The national corporation, Sinclair, saved Channel 7 from doom when they bought it, pumping a lot of money into it, giving it a new look, new equipment, more employees. The previous owner was not giving the station what it needed to compete with the other stations. After the financial bust of 2008 that corporation was hit hard, not in Amarillo, but in some of its other markets. Nevertheless, to help make up for its national losses it laid off a lot of Channel 7 employees and slashed budgets. It is incredibly expensive to operate a television station these days, to provide content not only for the station but on the internet, as well. Financial pressures are considerable. Those pressures are felt not only by 7, but I know for a fact, by Nextstar’s Channel 4 and Raycom’s Channel 10. That’s not even getting into the pressures felt by the print industry. I know the folks at all three stations care deeply about covering local news and they do so with relative success.
Recent surveys, most notably by the Pew Research Center, show most folks still get their local news from the local television stations, many folks in the industry see it moving more fully onto the internet. Although they were saying that twenty years ago too. It is certainly changing, and some of you are deciding to get rid of cable or dish and go all online. The problem is what access would you have to the local stations? If you want that access you’d have to go back to antennae and not every broadcast signal is up to snuff. If you simply want to go on the website or on Facebook for your local news, the looming net neutrality issue could affect that as well.
I know many of you have complained about not seeing enough local news on your local stations. I totally agree. Nevertheless, I know what pressures are on the broadcast industry. If you truly want to preserve local news you have to let your local stations know that’s what you want. You have to let them know constantly. Quite frankly, they are there to serve you. That’s why they exist. However, they must also be supported by ad revenue. If you care about local news, if you are in that position, you need to consider that too.
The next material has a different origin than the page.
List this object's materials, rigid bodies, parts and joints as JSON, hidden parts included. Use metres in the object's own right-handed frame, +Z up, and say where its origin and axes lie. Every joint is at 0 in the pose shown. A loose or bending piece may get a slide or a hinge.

In the old days there were enough employees to get out into the community and find the stories. These days you are as much of the process as anyone. I’ve heard folks ask, “why didn’t the news cover that story,” as if the stations have a crystal ball in the newsroom, or as if the stations agree on what makes a story (competition!), or as if the dark corporations are “covering up” what the Feds are doing near Skellytown. That’s how rumors start!
If you participate in the news with your local stations, if you remind them you want to see a focus on your lives, your values and your concerns, and communicate that fact to them, on social media or at events or elsewhere, they will certainly communicate that fact to the companies that own them. I learned the Panhandle Spirit is not unique to folks in the Panhandle. There are people everywhere who care about their neighbors and will help them in times of need. However, the Panhandle Spirit is absolutely unique in our shared history, in our specific spirituality, and in the way we go about things. We may be similar to folks elsewhere, but we aren’t milk. We may enjoy drinking milk, but we don’t want the information we depend upon to make our daily decisions, the local stories that remind us of our value, to become milk.